**Exercise description:** Set down the listing below verbatim, but only from its first line through the line containing "tip_lead = 3; // [2:0.25:4]".

[begin Recorded information]

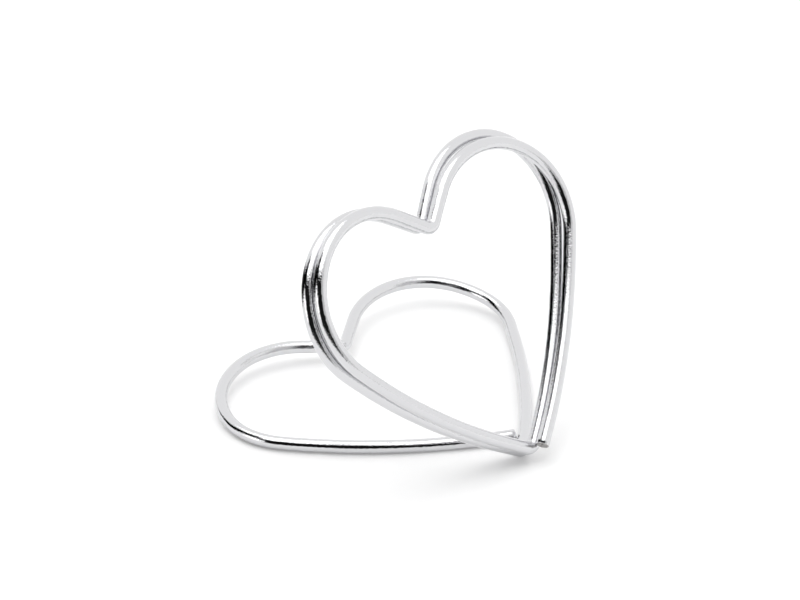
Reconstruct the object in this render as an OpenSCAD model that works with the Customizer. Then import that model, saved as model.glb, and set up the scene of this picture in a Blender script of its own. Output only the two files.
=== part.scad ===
// Place card holder: one bright steel wire wound as a coil of three hearts.
// The first heart is folded down as the foot, with its lobes a little off the table. The
// other two stand side by side, and a card slips into the slit between them.
// The foot's leg runs on through a fold at the tip into the back heart, and the back
// heart's leg runs on through a tight turn at the tip into the front heart.

/* [Wire] */
// Thickness of the round wire
wire_d = 1.6; // [1.2:0.1:2.0]
// Clear space between two turns that lie side by side, where a card goes in
card_slit = 0.12; // [0.08:0.02:0.4]
// Inside radius of the sharp bends at the tip
tip_inner_r = 0.4; // [0.2:0.1:0.8]
// Inside radius of the crease at the top of each heart
crease_inner_r = 0.25; // [0.15:0.05:0.6]
// Straight wire on both sides of each bend at the tip
tip_lead = 3; // [2:0.25:4]

/* [Foot heart] */
// Angle from the axis at which the foot's legs leave the tip, in degrees
foot_leg_angle = 49; // [47:0.1:51]
// Radius of the gentle bow of the leg that runs on to the fold
foot_leg_r = 113; // [104:1:122]
// How far that leg turns, in degrees
foot_leg_turn = 13.2; // [11:0.1:15]
// Radius of the wide part of the foot
foot_side_r = 8.6; // [8:0.1:10]
// How far the wide part turns, in degrees
foot_side_turn = 44.2; // [39:0.2:49]
// Radius of the foot's two lobes
foot_lobe_r = 10.6; // [10:0.1:11.2]
// Angle between the axis and the wire where it dips to the crease, in degrees
foot_dip_angle = 53; // [49:0.5:58]
// Radius of the other leg, which bows in more and ends loose beside the first one
loose_leg_r = 61; // [56:0.5:67]
// Clear space between the loose leg's cut end and the leg beside it
loose_end_gap = 0.1; // [0.05:0.05:0.8]
// Distance from the tip at which the foot starts to rise off the table
foot_rise_start = 16.5; // [14:0.5:19]
// Radius of the rise, which lifts both lobes clear of the table
foot_rise_r = 87; // [78:1:110]
// How far the rise is turned towards the right lobe, in degrees
foot_rise_skew = 13; // [0:0.5:16]
// How far the wire runs past the foot's own tip before it folds up
fold_run = 0.5; // [0.3:0.05:1.2]

/* [Standing hearts] */
// Angle from the axis at which the standing legs leave the tip, in degrees
leg_angle = 51.7; // [49.5:0.1:53]
// Radius of the gentle bow of the standing legs
leg_r = 74.5; // [68:0.5:84]
// How far the standing legs turn, in degrees
leg_turn = 19.1; // [17:0.1:21]
// Radius of the wide part
side_r = 9.9; // [9:0.1:11]
// How far the wide part turns, in degrees
side_turn = 35.8; // [32:0.2:40]
// Radius of the lobes
lobe_r = 10; // [9.4:0.1:10.6]
// Angle between the axis and the wire where it dips to the crease, in degrees
dip_angle = 48.5; // [44:0.5:53]
// Size of the front heart as a share of the back one
front_share = 0.982; // [0.95:0.001:1]
// How far the cut end of the front heart stops short of the tip
front_end_gap = 0.4; // [0.1:0.05:1.5]

/* [Stance] */
// How far the standing hearts lean back over the foot, in degrees
lean_back = 28; // [10:0.5:36]
// How far they lean to the side, in degrees
lean_side = 5.5; // [0:0.5:7]
// How far they swing round from the foot's axis, in degrees
swing = 4.8; // [0:0.1:7]
// How far the front heart is turned in its own plane, in degrees
front_swing = 0.8; // [0:0.1:1.5]
// Hairline where the front heart flexes away from the turn at the tip
flex_gap = 0.06; // [0.04:0.01:0.1]

/* [Hidden] */
wire_sides = 16;
bow_sides = 72;
// Turn of a swept bow between two rings, in degrees
ring_turn = 7.5;

wire_r = wire_d / 2;
pitch = wire_d + card_slit;
tip_bend_r = tip_inner_r + wire_r;
crease_r = crease_inner_r + wire_r;

// A heading is the angle from the heart's axis, +Y, towards its right side, +X.
function heading(h) = [sin(h), cos(h)];
function unit(v) = v / norm(v);
function bow_centre(p, h, r) = p + r * [-cos(h), sin(h)];
function bow_end(p, h, r, t) = bow_centre(p, h, r) + r * [cos(h - t), -sin(h - t)];

// One half of a heart from the tip: [leg angle, leg radius, leg turn, side radius,
// side turn, lobe radius, dip angle]. k makes the whole outline smaller or larger.
function outline(a, r3, t3, r2, t2, r1, dip, k = 1) = [a, k * r3, t3, k * r2, t2, k * r1, dip];
foot = outline(foot_leg_angle, foot_leg_r, foot_leg_turn, foot_side_r, foot_side_turn,
    foot_lobe_r, foot_dip_angle);
back = outline(leg_angle, leg_r, leg_turn, side_r, side_turn, lobe_r, dip_angle);
front = outline(leg_angle, leg_r, leg_turn, side_r, side_turn, lobe_r, dip_angle, front_share);

// Where each bow of a half starts, and its heading there
function lobe_turn(s) = s[0] - s[2] - s[4] + 180 - s[6];
function leg_at(s) = tip_lead * heading(s[0]);
function side_at(s) = bow_end(leg_at(s), s[0], s[1], s[2]);
function lobe_at(s) = bow_end(side_at(s), s[0] - s[2], s[3], s[4]);
function dip_at(s) = bow_end(lobe_at(s), s[0] - s[2] - s[4], s[5], lobe_turn(s));
// The dip runs straight until the crease's bow can end on the axis.
function dip_length(s) = (dip_at(s)[0] - crease_r * cos(s[6])) / sin(s[6]);
function crease_y(s) = dip_at(s)[1] - dip_length(s) * cos(s[6]) - crease_r * (1 - sin(s[6]));

// The right half leans forward about its crease, so that its leg ends one pitch ahead
// of the left half's leg: this is what winds the hearts as a coil.
function wind_angle(s) = asin(pitch / crease_y(s));

function about_x(v, a) = [v[0], v[1] * cos(a) - v[2] * sin(a), v[1] * sin(a) + v[2] * cos(a)];
function about_y(v, a) = [v[0] * cos(a) + v[2] * sin(a), v[1], v[2] * cos(a) - v[0] * sin(a)];
function about_z(v, a) = [v[0] * cos(a) - v[1] * sin(a), v[0] * sin(a) + v[1] * cos(a), v[2]];
function stance(v) = about_z(about_y(about_x(v, 90 - lean_back), -lean_side), swing);
function wound(v, s) = about_x(v - [0, crease_y(s), 0], -wind_angle(s)) + [0, crease_y(s), 0];
function in_front(v) = stance(about_z(v, -front_swing));

// Past a line across it the foot follows a wide cylinder upwards and keeps its lengths.
rise_way = concat(heading(foot_rise_skew), 0);
function rise_run(p) = max(0, p * rise_way - foot_rise_start);
function rise_angle(p) = rise_run(p) / foot_rise_r * 180 / PI;
function risen(p) = let(a = rise_angle(p))
    p + (foot_rise_r * sin(a) - rise_run(p)) * rise_way + [0, 0, foot_rise_r * (1 - cos(a))];
function tipped(v, a) = about_z(about_x(about_z(v, foot_rise_skew), a), -foot_rise_skew);
function risen_rings(rings) = [for (v = rings) let(a = rise_angle(v[0]))
    [risen(v[0]), tipped(v[1], a), tipped(v[2], a)]];

// The corners of the wire at the tip, and the ways that it goes there
fold_point = [-fold_run * sin(foot_leg_angle), -fold_run * cos(foot_leg_angle), 0];
foot_in = [-sin(foot_leg_angle), -cos(foot_leg_angle), 0];
back_out = stance([-sin(leg_angle), cos(leg_angle), 0]);
turn_point = fold_point + stance(wound([0, 0, 0], back));
back_in = -stance(about_x([sin(leg_angle), cos(leg_angle), 0], -wind_angle(back)));
front_out = in_front([-sin(leg_angle), cos(leg_angle), 0]);
front_way = in_front(about_x([sin(leg_angle), cos(leg_angle), 0], -wind_angle(front)));
end_point = turn_point + in_front(wound([0, 0, 0], front)) + front_end_gap * front_way;

// How far a bend of the tip's radius reaches back along the wire from its corner
function setback(u, v) = tip_bend_r * tan(acos(u * v) / 2);

// The part's origin is at the middle of its outline, on the table.
widest = back[3] * sqrt(1 - pow(stance([0, 0, 1])[0], 2));
side_centre = bow_centre(side_at(back), leg_angle - leg_turn, side_r);
left_x = fold_point[0] + stance([-side_centre[0], side_centre[1], 0])[0] - widest - wire_r;
foot_side = bow_centre(side_at(foot), foot[0] - foot[2], foot[3]);
right_x = risen([foot_side[0] + foot[3], foot_side[1], 0])[0] + wire_r;
lobe_centre = bow_centre(lobe_at(foot), foot[0] - foot[2] - foot[4], foot[5]);
rear_y = risen([-lobe_centre[0], lobe_centre[1] + foot[5], 0])[1] + wire_r;
front_y = end_point[1] - wire_r * sqrt(1 - pow(front_way[1], 2));
middle = [(left_x + right_x) / 2, (front_y + rear_y) / 2, -wire_r];

// Stations along one half, each [x, y, heading], from the tip's side to the crease
function bow_stations(p, h, r, t, first = 1) = let(n = ceil(t / ring_turn) + 1)
    [for (i = [first:n]) concat(bow_end(p, h, r, t * i / n), h - t * i / n)];
function crease_stations(s) = let(h = s[6] - 180, t = s[6] - 90, n = ceil(-t / ring_turn))
    [for (i = [0:n]) let(way = h - t * i / n)
        [-crease_r * cos(way), crease_y(s) + crease_r + crease_r * sin(way), way]];
function lobe_stations(s) = concat(
    bow_stations(side_at(s), s[0] - s[2], s[3], s[4]),
    bow_stations(lobe_at(s), s[0] - s[2] - s[4], s[5], lobe_turn(s)),
    crease_stations(s)
);
function leg_stations(s, from) = concat(
    [concat(from * heading(s[0]), s[0])],
    bow_stations(leg_at(s), s[0], s[1], s[2], 0)
);
// The loose leg bows from its cut end up to the wide part. Its turn is the one at which
// the rim of the cut end stands its gap away from the other leg.
function loose_centre(s) = bow_centre(side_at(s), s[0] - s[2], loose_leg_r);
function loose_turn(s) = acos((wire_r + loose_end_gap - loose_centre(s) * [cos(s[0]), sin(s[0])])
    / (loose_leg_r + wire_r)) - 2 * s[0] + s[2];
function loose_stations(s) = let(c = loose_centre(s), t = loose_turn(s), n = ceil(t / ring_turn) + 1)
    [for (i = [0:n]) let(way = s[0] - s[2] + t * (1 - i / n))
        [c[0] + loose_leg_r * cos(way), c[1] - loose_leg_r * sin(way), way]];

// Rings round the wire: each is its middle, the way out of the heart and the plane's normal.
function left_rings(half) = [for (v = half) [[-v[0], v[1], 0], [-cos(v[2]), -sin(v[2]), 0], [0, 0, 1]]];
function right_rings(half) = [for (i = [len(half) - 2:-1:0]) let(v = half[i])
    [[v[0], v[1], 0], [cos(v[2]), -sin(v[2]), 0], [0, 0, 1]]];
function wound_rings(half, s) = [for (v = right_rings(half))
    [wound(v[0], s), about_x(v[1], -wind_angle(s)), about_x(v[2], -wind_angle(s))]];

// Unbroken round wire through a list of rings
module wire(rings) {
    n = wire_sides;
    last = len(rings) - 1;
    points = [for (v = rings, j = [0:n - 1]) v[0] + wire_r * (cos(360 * j / n) * v[1] + sin(360 * j / n) * v[2])];
    faces = concat(
        [[for (j = [0:n - 1]) j]],
        [for (i = [0:last - 1], j = [0:n - 1])
            let(k = (j + 1) % n) [i * n + j, (i + 1) * n + j, (i + 1) * n + k]],
        [for (i = [0:last - 1], j = [0:n - 1])
            let(k = (j + 1) % n) [i * n + j, (i + 1) * n + k, i * n + k]],
        [[for (j = [n - 1:-1:0]) last * n + j]]
    );
    polyhedron(points, faces);
}

// A bend of the tip's radius at a corner, from the way u into the way v
module corner(at, u, v) {
    across = unit(v - (u * v) * u);
    centre = at - setback(u, v) * u + tip_bend_r * across;
    upright = -cross(across, u);
    multmatrix([
        [-across[0], u[0], upright[0], centre[0]],
        [-across[1], u[1], upright[1], centre[1]],
        [-across[2], u[2], upright[2], centre[2]],
        [0, 0, 0, 1]
    ])
        rotate_extrude(angle = acos(u * v), $fn = bow_sides)
            translate([tip_bend_r, 0])
                circle(r = wire_r, $fn = wire_sides);
}

module stand_at(p) {
    translate(p)
        rotate([90 - lean_back, -lean_side, swing])
            children();
}

// Down on the table, with the lobes raised off it: loose cut end, left lobe, crease,
// right lobe and the leg to the fold
module foot_heart() {
    loose_half = concat(loose_stations(foot), lobe_stations(foot));
    fold_half = concat(leg_stations(foot, setback(foot_in, back_out) - fold_run), lobe_stations(foot));
    color("#C6C8CC")
        translate(-middle)
            wire(risen_rings(concat(left_rings(loose_half), right_rings(fold_half))));
}

// The fold that lifts the wire from the foot into the back heart
module heel_fold() {
    color("#B9BBC0")
        translate(-middle)
            corner(fold_point, foot_in, back_out);
}

module back_heart() {
    first_half = concat(leg_stations(back, setback(foot_in, back_out)), lobe_stations(back));
    last_half = concat(leg_stations(back, setback(back_in, front_out)), lobe_stations(back));
    color("#CDCFD3")
        translate(-middle)
            stand_at(fold_point)
                wire(concat(left_rings(first_half), wound_rings(last_half, back)));
}

// The tight turn that joins the back heart's leg to the front heart's leg
module tip_turn() {
    color("#B9BBC0")
        translate(-middle)
            corner(turn_point, back_in, front_out);
}

// The springy heart in front, which ends in a cut at the tip
module front_heart() {
    first_half = concat(leg_stations(front, setback(back_in, front_out) + flex_gap), lobe_stations(front));
    last_half = concat(leg_stations(front, front_end_gap), lobe_stations(front));
    color("#D6D8DB")
        translate(-middle)
            stand_at(turn_point)
                rotate([0, 0, -front_swing])
                    wire(concat(left_rings(first_half), wound_rings(last_half, front)));
}

foot_heart();
heel_fold();
back_heart();
tip_turn();
front_heart();
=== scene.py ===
import math

import bmesh
import bpy
from mathutils import Matrix, Vector, noise


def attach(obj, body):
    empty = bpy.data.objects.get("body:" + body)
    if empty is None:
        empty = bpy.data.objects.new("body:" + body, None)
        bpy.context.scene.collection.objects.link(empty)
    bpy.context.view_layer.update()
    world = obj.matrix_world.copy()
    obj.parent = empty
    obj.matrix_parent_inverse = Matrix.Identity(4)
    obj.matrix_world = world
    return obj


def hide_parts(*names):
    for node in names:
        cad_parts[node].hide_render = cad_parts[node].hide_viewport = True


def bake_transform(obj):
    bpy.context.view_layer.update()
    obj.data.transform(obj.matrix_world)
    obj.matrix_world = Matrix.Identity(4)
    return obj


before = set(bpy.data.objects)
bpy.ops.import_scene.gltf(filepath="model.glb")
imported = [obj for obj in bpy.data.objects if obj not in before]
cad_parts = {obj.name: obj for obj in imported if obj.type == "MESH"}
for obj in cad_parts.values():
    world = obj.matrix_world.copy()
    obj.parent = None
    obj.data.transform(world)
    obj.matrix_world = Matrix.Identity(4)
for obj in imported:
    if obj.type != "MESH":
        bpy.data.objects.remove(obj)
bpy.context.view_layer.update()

# ---------------------------------------------------------------------------
# Foot heart: the first turn of a coil of round spring wire, bent over pins and then
# plated bright. It lies on the table with its two lobes sprung a little off it. One
# leg runs on to the fold at the heel, and the other ends loose in a sheared end.
MM = 0.001
WIRE_D = 1.6 * MM
WIRE_R = WIRE_D / 2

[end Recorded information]

**Task result:**
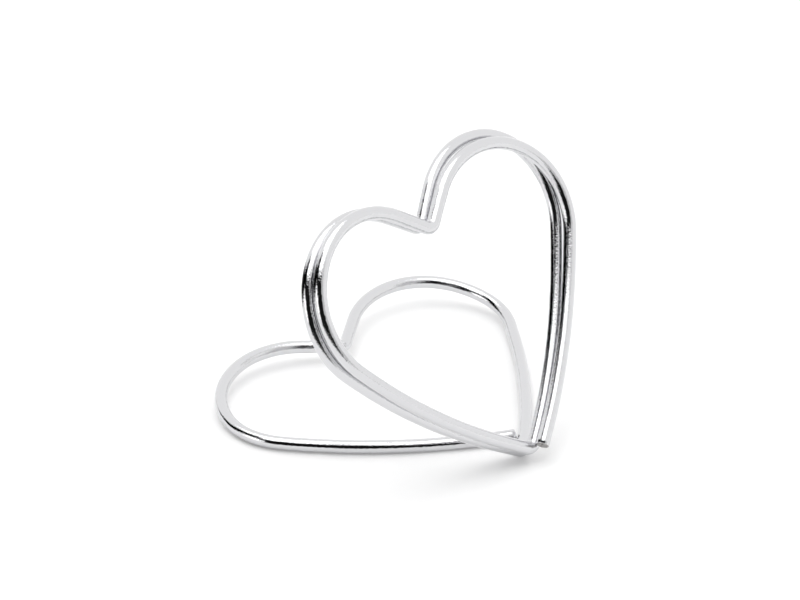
Reconstruct the object in this render as an OpenSCAD model that works with the Customizer. Then import that model, saved as model.glb, and set up the scene of this picture in a Blender script of its own. Output only the two files.
=== part.scad ===
// Place card holder: one bright steel wire wound as a coil of three hearts.
// The first heart is folded down as the foot, with its lobes a little off the table. The
// other two stand side by side, and a card slips into the slit between them.
// The foot's leg runs on through a fold at the tip into the back heart, and the back
// heart's leg runs on through a tight turn at the tip into the front heart.

/* [Wire] */
// Thickness of the round wire
wire_d = 1.6; // [1.2:0.1:2.0]
// Clear space between two turns that lie side by side, where a card goes in
card_slit = 0.12; // [0.08:0.02:0.4]
// Inside radius of the sharp bends at the tip
tip_inner_r = 0.4; // [0.2:0.1:0.8]
// Inside radius of the crease at the top of each heart
crease_inner_r = 0.25; // [0.15:0.05:0.6]
// Straight wire on both sides of each bend at the tip
tip_lead = 3; // [2:0.25:4]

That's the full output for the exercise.